Thursday, December 1, 2011

In Anticipation of the Holidays (FAMILY magazine reviews)

When hard times come, we often turn to traditions that have served us well in the past. Gatherings of family and friends, food to share, and tales to tell, are among the treasures of memory making we can use to moderate trying periods. Make use of any or all of these fascinating books to enhance the season!

Franklin and Winston: A Christmas That Changed the World
by Douglas Wood
illustrated by Barry Moser
Candlewick Press, $16.99, Ages 7-10

Not a good student in school, Prime Minister Winston Churchill, was nonetheless a tenacious bulldog, inspiring defense of Great Britain through grim years of war against Nazi forces. His trip to the United States in December 1941was to plan, with President Franklin Delano Roosevelt, how to confront the Nazi threat felt around the world.
The US President, who despite polio, had continued to guide and encourage the people of the US through the Great Depression, had met previously and begun a working friendship with PM Churchill and the two were pleased to meet again for this important work. The task of creating the largest alliance in history, coupled with fighting a World War, required much discussion, negotiation, and decision-making.
However, the most charming elements of this nonfiction picture book are the humorous anecdotes author Wood peppers throughout. One example is the time Franklin enters Winston’s room as he is getting out of the bathtub, and celebrated illustrator Moser captures the PM bent over and wrapped in a towel. The watercolor illustrations are, in large part, based on cropped and modified photographs and have the life-like qualities of realism characteristic of Moser’s work.
Capturing the celebration of Christmas at the White House, press conferences, and even Churchill’s address to the US Congress, this is a masterful tale, told of two powerful and dedicated men in a charged and difficult period of history. An Afterword lists the accomplishments of these two leaders during the weeks they spent together in December 1941 and January 1942. An Author’s Note, Bibliography, and a note about the illustrations are appended.

Lighthouse Christmas
by Toni Buzzeo
illustrated by Nancy Carpenter
Dial, $16.99, Ages 5-8

Inspired by a New England tradition, this holiday story begins with Peter and Frances as they plan and hope for Christmas. The lighthouse, where they live with Papa, is located on an island, and the supply boat is late. When Aunt Martha radios that she will send a dory for the children, they must decide if Papa will stay alone for the holiday, since someone must keep the light burning.
When a storm blows up, a fishing boat with an injured man overturns in the water, and the wind blows out the light. Frances must re-light the lamp, while her Papa rescues the fisherman. In addition, there will be no trip to the mainland in the storm.
Using pen and digital media, acclaimed illustrator Carpenter matches her palette to the text, in this 1930’s era picture book. She creates a light-filled house and deftly contrasts the darkness of the storm and its choppy wind and high waters, with the brightness of the Light.
Younger brother Peter is very upset about the lost trip to the mainland, until he and Frances determine how they will celebrate Christmas in the lighthouse. Heightened by the unexpected arrival of an airplane circling overhead, to drop a package from the “Flying Santa,” this cozy, intimate story concludes with a warm, happy gathering of the “Ledge Light family” as Peter has named them, including the one-eared cat that Papa doesn’t like and the rescued fisherman. An Author’s Note at the end explains the Flying Santa Service, launched in 1929 and continuously active ever since (except for the war years, 1941-1944).

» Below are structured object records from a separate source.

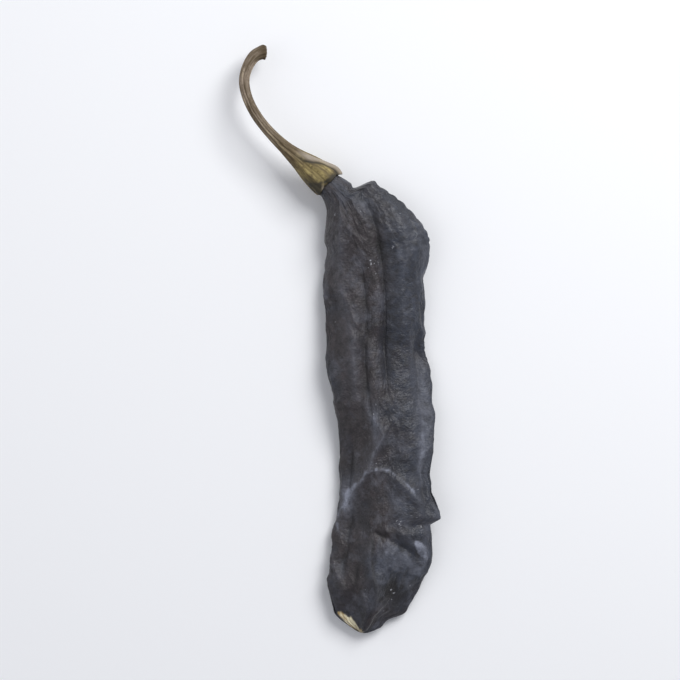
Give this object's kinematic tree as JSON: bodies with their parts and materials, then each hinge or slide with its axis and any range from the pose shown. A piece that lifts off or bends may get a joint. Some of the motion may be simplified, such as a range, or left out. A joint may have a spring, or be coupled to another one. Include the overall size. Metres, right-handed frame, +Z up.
{
  "type": "dried pasilla pepper",
  "caption": "Dried pasilla chile: a long, flattened, near-black wrinkled pod with a ribbed ochre calyx and a curved, hooked stem, lying on its side.",
  "frame": {"origin": "middle of the pepper's outline seen from above, on the table it lies on", "axes": "+Z up from the table; +Y along the pepper towards the stem's end, with the pod's tip towards -Y; +X to the right seen from above with the stem at the top"},
  "size_m": [0.0652, 0.1927, 0.0135],
  "materials": {
    "pod_skin": "dry waxy skin, satin on the ridges and dull in the furrows",
    "stem": "dry, fibrous and matt"
  },
  "bodies": {
    "root": {"pod": "pod_skin", "stem_and_calyx": "stem"}
  },
  "joints": []
}
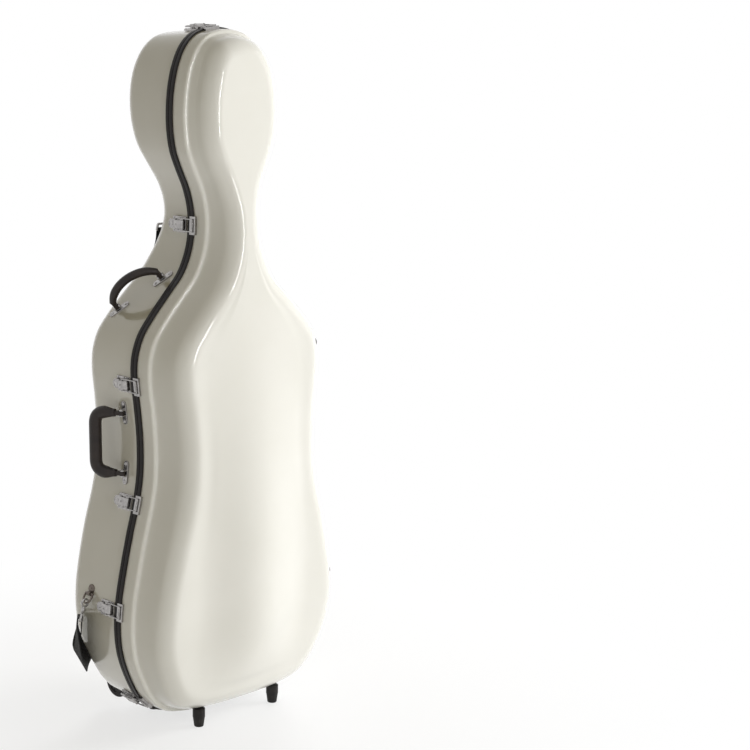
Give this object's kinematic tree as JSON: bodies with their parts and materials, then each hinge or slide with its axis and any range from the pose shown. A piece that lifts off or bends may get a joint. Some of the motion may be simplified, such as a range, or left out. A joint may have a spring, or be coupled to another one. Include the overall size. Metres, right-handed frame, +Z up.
{
  "type": "cello hard case",
  "caption": "Hard shell case for a cello with hinged lid, draw latches, carrying grips, fold-down pull handle, wheels, bumpers and a shoulder strap on snap hooks.",
  "frame": {"origin": "on the floor under the middle of the whole case's box, where it stands on its four feet", "axes": "+Z up to the head, -Y to the lid's front, +Y to the base's back, +X to the hinge side"},
  "size_m": [0.5474, 0.3738, 1.3518],
  "materials": {
    "painted_shell": "gloss",
    "black_band": "satin",
    "lining_cloth": "plush",
    "nickel": "polished",
    "black_rubber": "matte",
    "grip_plastic": "satin",
    "black_plastic": "satin",
    "wheel_tyre": "matte",
    "black_webbing": "woven"
  },
  "bodies": {
    "base": {"base_shell": "painted_shell", "base_edge_band": "black_band", "base_lining": "lining_cloth", "hinge_upper_base_leaf": "nickel", "hinge_lower_base_leaf": "nickel", "side_handle_bracket_lower": "nickel", "side_handle_bracket_upper": "nickel", "shoulder_handle_left_bracket_lower": "nickel", "shoulder_handle_left_bracket_upper": "nickel", "shoulder_handle_right_bracket_lower": "nickel", "shoulder_handle_right_bracket_upper": "nickel", "pull_handle_hinge_block": "black_plastic", "wheel_housing_left": "black_plastic", "wheel_housing_right": "black_plastic", "back_peg_upper_left": "black_rubber", "back_peg_upper_right": "black_rubber", "back_peg_lower_left": "black_rubber", "back_peg_lower_right": "black_rubber", "base_foot_left": "black_rubber", "base_foot_right": "black_rubber", "base_bumper_upper": "black_rubber", "base_bumper_lower": "black_rubber", "upper_snap_hook": "nickel", "lower_snap_hook": "nickel", "strap_webbing": "black_webbing", "shoulder_pad": "black_rubber", "strap_slider": "nickel"},
    "lid": {"lid_shell": "painted_shell", "lid_edge_band": "black_band", "lid_lining": "lining_cloth", "hinge_upper_lid_leaf": "nickel", "hinge_lower_lid_leaf": "nickel", "lid_foot_left": "black_rubber", "lid_foot_right": "black_rubber", "lid_bumper_upper": "black_rubber", "lid_bumper_lower": "black_rubber"},
    "lever_top": {"latch_lever_top": "nickel"},
    "bail_top": {"latch_bail_top": "nickel"},
    "lever_neck_left": {"latch_lever_neck_left": "nickel"},
    "bail_neck_left": {"latch_bail_neck_left": "nickel"},
    "lever_neck_right": {"latch_lever_neck_right": "nickel"},
    "bail_neck_right": {"latch_bail_neck_right": "nickel"},
    "lever_shoulder_left": {"latch_lever_shoulder_left": "nickel"},
    "bail_shoulder_left": {"latch_bail_shoulder_left": "nickel"},
    "lever_waist_left": {"latch_lever_waist_left": "nickel"},
    "bail_waist_left": {"latch_bail_waist_left": "nickel"},
    "lever_hip_left": {"latch_lever_hip_left": "nickel"},
    "bail_hip_left": {"latch_bail_hip_left": "nickel"},
    "lever_foot_left": {"latch_lever_foot_left": "nickel"},
    "bail_foot_left": {"latch_bail_foot_left": "nickel"},
    "lever_foot_right": {"latch_lever_foot_right": "nickel"},
    "bail_foot_right": {"latch_bail_foot_right": "nickel"},
    "side_handle": {"side_handle_grip": "grip_plastic"},
    "shoulder_handle_left": {"shoulder_handle_left_grip": "grip_plastic"},
    "shoulder_handle_right": {"shoulder_handle_right_grip": "grip_plastic"},
    "pull_handle_loop": {"pull_handle": "black_plastic"},
    "neck_d_ring": {"neck_ring": "nickel"},
    "side_d_ring": {"side_ring": "nickel"},
    "wheel_left": {"wheel_left": "wheel_tyre"},
    "wheel_right": {"wheel_right": "wheel_tyre"}
  },
  "joints": [
    {"name": "lid_hinge", "type": "hinge", "parent": "base", "child": "lid", "pos_m": [0.24525, -0.03877, 0.48173], "axis": [-0.095, 0, 0.9955], "range_deg": [0, 120]},
    {"name": "lever_top_pivot", "type": "hinge", "parent": "base", "child": "lever_top", "pos_m": [-0.00263, -0.01977, 1.34648], "axis": [0.9941, 0, 0.1086], "range_deg": [0, 120]},
    {"name": "bail_top_pivot", "type": "hinge", "parent": "lever_top", "child": "bail_top", "pos_m": [-0.00263, -0.00877, 1.34648], "axis": [0.9941, 0, 0.1086], "range_deg": [-120, 0]},
    {"name": "lever_neck_left_pivot", "type": "hinge", "parent": "base", "child": "lever_neck_left", "pos_m": [-0.05025, -0.01977, 0.97303], "axis": [0.0347, 0, 0.9994], "range_deg": [0, 120]},
    {"name": "bail_neck_left_pivot", "type": "hinge", "parent": "lever_neck_left", "child": "bail_neck_left", "pos_m": [-0.05025, -0.00877, 0.97303], "axis": [0.0347, 0, 0.9994], "range_deg": [-120, 0]},
    {"name": "lever_neck_right_pivot", "type": "hinge", "parent": "base", "child": "lever_neck_right", "pos_m": [0.07473, -0.01977, 0.97303], "axis": [0.0347, 0, -0.9994], "range_deg": [0, 120]},
    {"name": "bail_neck_right_pivot", "type": "hinge", "parent": "lever_neck_right", "child": "bail_neck_right", "pos_m": [0.07473, -0.00877, 0.97303], "axis": [0.0347, 0, -0.9994], "range_deg": [-120, 0]},
    {"name": "lever_shoulder_left_pivot", "type": "hinge", "parent": "base", "child": "lever_shoulder_left", "pos_m": [-0.19265, -0.01977, 0.67902], "axis": [-0.1129, 0, 0.9936], "range_deg": [0, 120]},
    {"name": "bail_shoulder_left_pivot", "type": "hinge", "parent": "lever_shoulder_left", "child": "bail_shoulder_left", "pos_m": [-0.19265, -0.00877, 0.67902], "axis": [-0.1129, 0, 0.9936], "range_deg": [-120, 0]},
    {"name": "lever_waist_left_pivot", "type": "hinge", "parent": "base", "child": "lever_waist_left", "pos_m": [-0.19282, -0.01977, 0.45129], "axis": [0.2393, 0, 0.971], "range_deg": [0, 120]},
    {"name": "bail_waist_left_pivot", "type": "hinge", "parent": "lever_waist_left", "child": "bail_waist_left", "pos_m": [-0.19282, -0.00877, 0.45129], "axis": [0.2393, 0, 0.971], "range_deg": [-120, 0]},
    {"name": "lever_hip_left_pivot", "type": "hinge", "parent": "base", "child": "lever_hip_left", "pos_m": [-0.23854, -0.01977, 0.24794], "axis": [0.0977, 0, 0.9952], "range_deg": [0, 120]},
    {"name": "bail_hip_left_pivot", "type": "hinge", "parent": "lever_hip_left", "child": "bail_hip_left", "pos_m": [-0.23854, -0.00877, 0.24794], "axis": [0.0977, 0, 0.9952], "range_deg": [-120, 0]},
    {"name": "lever_foot_left_pivot", "type": "hinge", "parent": "base", "child": "lever_foot_left", "pos_m": [-0.17815, -0.01977, 0.05207], "axis": [-0.7125, 0, 0.7016], "range_deg": [0, 120]},
    {"name": "bail_foot_left_pivot", "type": "hinge", "parent": "lever_foot_left", "child": "bail_foot_left", "pos_m": [-0.17815, -0.00877, 0.05207], "axis": [-0.7125, 0, 0.7016], "range_deg": [-120, 0]},
    {"name": "lever_foot_right_pivot", "type": "hinge", "parent": "base", "child": "lever_foot_right", "pos_m": [0.20264, -0.01977, 0.05207], "axis": [-0.7125, 0, -0.7016], "range_deg": [0, 120]},
    {"name": "bail_foot_right_pivot", "type": "hinge", "parent": "lever_foot_right", "child": "bail_foot_right", "pos_m": [0.20264, -0.00877, 0.05207], "axis": [-0.7125, 0, -0.7016], "range_deg": [-120, 0]},
    {"name": "side_handle_pivot", "type": "hinge", "parent": "base", "child": "side_handle", "pos_m": [-0.18629, 0.00222, 0.56241], "axis": [-0.0133, 0, 0.9999], "range_deg": [-6, 126]},
    {"name": "shoulder_handle_left_pivot", "type": "hinge", "parent": "base", "child": "shoulder_handle_left", "pos_m": [-0.11558, 0.03234, 0.84492], "axis": [0.5145, -0.6297, 0.582], "range_deg": [-66, 60]},
    {"name": "shoulder_handle_right_pivot", "type": "hinge", "parent": "base", "child": "shoulder_handle_right", "pos_m": [0.14007, 0.03234, 0.84492], "axis": [0.5145, 0.6297, -0.582], "range_deg": [-66, 60]},
    {"name": "pull_handle_loop_pivot", "type": "hinge", "parent": "base", "child": "pull_handle_loop", "pos_m": [0.01224, 0.11304, 1.26573], "axis": [1, 0, 0], "range_deg": [0, 170]},
    {"name": "neck_d_ring_pivot", "type": "hinge", "parent": "base", "child": "neck_d_ring", "pos_m": [0.01224, 0.07581, 0.99907], "axis": [1, 0, 0], "range_deg": [-8, 8]},
    {"name": "side_d_ring_pivot", "type": "hinge", "parent": "base", "child": "side_d_ring", "pos_m": [-0.23185, 0.04949, 0.26359], "axis": [0.0475, 0.9989, 0], "range_deg": [-8, 8]},
    {"name": "wheel_left_spin", "type": "hinge", "parent": "base", "child": "wheel_left", "pos_m": [-0.12576, 0.08824, 0.05], "axis": [1, 0, 0], "continuous": true},
    {"name": "wheel_right_spin", "type": "hinge", "parent": "base", "child": "wheel_right", "pos_m": [0.15024, 0.08824, 0.05], "axis": [1, 0, 0], "continuous": true}
  ],
  "couplings": [
    {"joint": "bail_top_pivot", "follows": "lever_top_pivot", "ratio": -1},
    {"joint": "bail_neck_left_pivot", "follows": "lever_neck_left_pivot", "ratio": -1},
    {"joint": "bail_neck_right_pivot", "follows": "lever_neck_right_pivot", "ratio": -1},
    {"joint": "bail_shoulder_left_pivot", "follows": "lever_shoulder_left_pivot", "ratio": -1},
    {"joint": "bail_waist_left_pivot", "follows": "lever_waist_left_pivot", "ratio": -1},
    {"joint": "bail_hip_left_pivot", "follows": "lever_hip_left_pivot", "ratio": -1},
    {"joint": "bail_foot_left_pivot", "follows": "lever_foot_left_pivot", "ratio": -1},
    {"joint": "bail_foot_right_pivot", "follows": "lever_foot_right_pivot", "ratio": -1}
  ]
}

The Flying Canoe: A Christmas Story
by Eric A. Kimmel
illustrated by Daniel San Souci and Justin San Souci
Holiday House, $16.95, Ages 6-9

On a Christmas Eve long ago six French fur traders squeeze around a tiny fire in Ontario, far from families, wishing they were home in Quebec. A magical figure is suddenly among them, offering to transport them to Montreal in one night. His only condition is that they may not speak until they are home. They agree, knowing they are able to use Indian sign language to communicate.
Celebrated author Kimmel, known for his award-winning folktales, has based this retelling on a French Canadian legend, with roots in Norse mythology. This story chronicles the trip as the trappers pass over places they recognize; “paddling” their canoe through the air, they “fly” through a blizzard, hear Niagara falls below them, and as they drop lower over Montreal, recognize some of their loved ones.
The San Souci’s, father and son artists, combine their talents to create enchanted illustrations, peopled with fur traders whose dress, head coverings and facial hair are reminiscent of Snow White’s dwarfs. Using both traditional and digital media, the illustrators companion the text with gleaming snow, ice-coated mountains, and cloud cover to conjure this crisp winter tale, in a skillful play of light and dark, for a story whose main action occurs during nighttime hours.
Casting the canoe’s shadow in the shape of the full moon’s brilliance, the illustrations show a happier conclusion than many versions. Since the agreement is, of course, broken, Kimmel’s text is a salute to “miracles” that often lay claim to the entrancing wonder of Christmas Eve.